== Source data ==

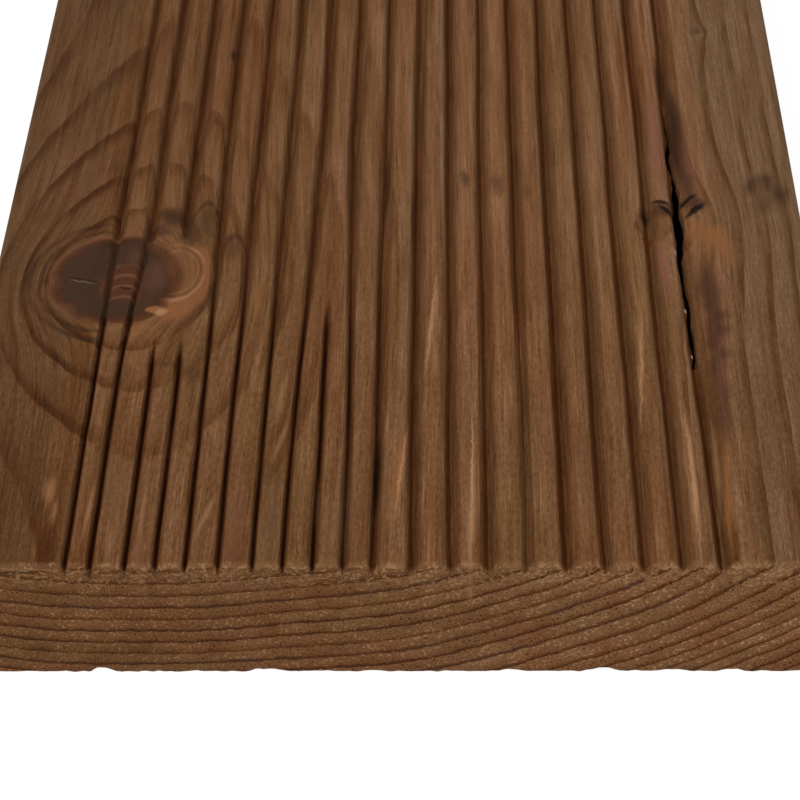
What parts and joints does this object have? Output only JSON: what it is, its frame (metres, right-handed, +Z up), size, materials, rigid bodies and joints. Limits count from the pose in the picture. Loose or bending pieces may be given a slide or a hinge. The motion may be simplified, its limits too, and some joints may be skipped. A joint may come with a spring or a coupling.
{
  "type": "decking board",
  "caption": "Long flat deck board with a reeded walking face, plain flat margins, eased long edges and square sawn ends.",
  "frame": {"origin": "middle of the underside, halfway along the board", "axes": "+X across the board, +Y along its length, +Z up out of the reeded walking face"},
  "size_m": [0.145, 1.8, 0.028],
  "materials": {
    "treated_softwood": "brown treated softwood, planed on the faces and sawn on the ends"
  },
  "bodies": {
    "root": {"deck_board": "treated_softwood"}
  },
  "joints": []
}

===
== Source data ==

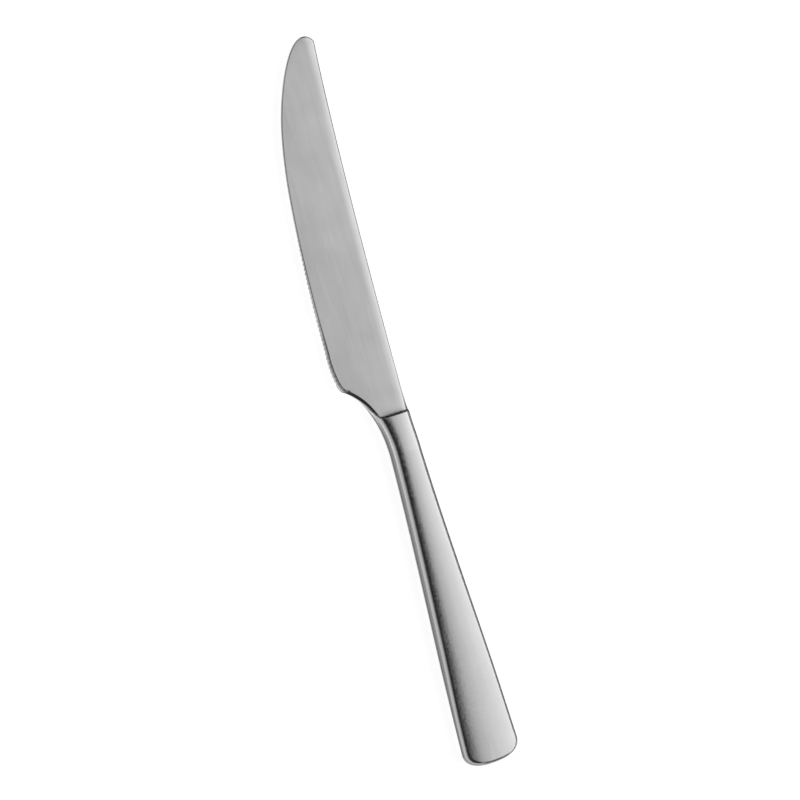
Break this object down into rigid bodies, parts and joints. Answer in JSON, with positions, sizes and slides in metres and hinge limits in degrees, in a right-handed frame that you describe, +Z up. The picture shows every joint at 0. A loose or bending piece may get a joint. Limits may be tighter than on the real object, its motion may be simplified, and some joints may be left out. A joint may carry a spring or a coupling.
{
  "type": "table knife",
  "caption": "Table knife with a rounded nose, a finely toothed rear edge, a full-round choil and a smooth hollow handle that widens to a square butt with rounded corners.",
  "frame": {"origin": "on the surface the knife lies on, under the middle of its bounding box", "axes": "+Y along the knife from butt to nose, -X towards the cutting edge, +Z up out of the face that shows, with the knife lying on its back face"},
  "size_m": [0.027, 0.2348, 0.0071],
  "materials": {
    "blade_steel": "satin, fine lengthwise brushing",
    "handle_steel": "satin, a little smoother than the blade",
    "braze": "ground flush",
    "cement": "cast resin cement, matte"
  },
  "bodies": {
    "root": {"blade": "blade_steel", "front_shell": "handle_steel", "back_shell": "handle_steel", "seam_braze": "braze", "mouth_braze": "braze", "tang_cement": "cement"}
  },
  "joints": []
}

===

_Goal of the exercise_.
Every line of the listing that holds "bending" is to be counted; give only the resulting number.

_Response below_.
2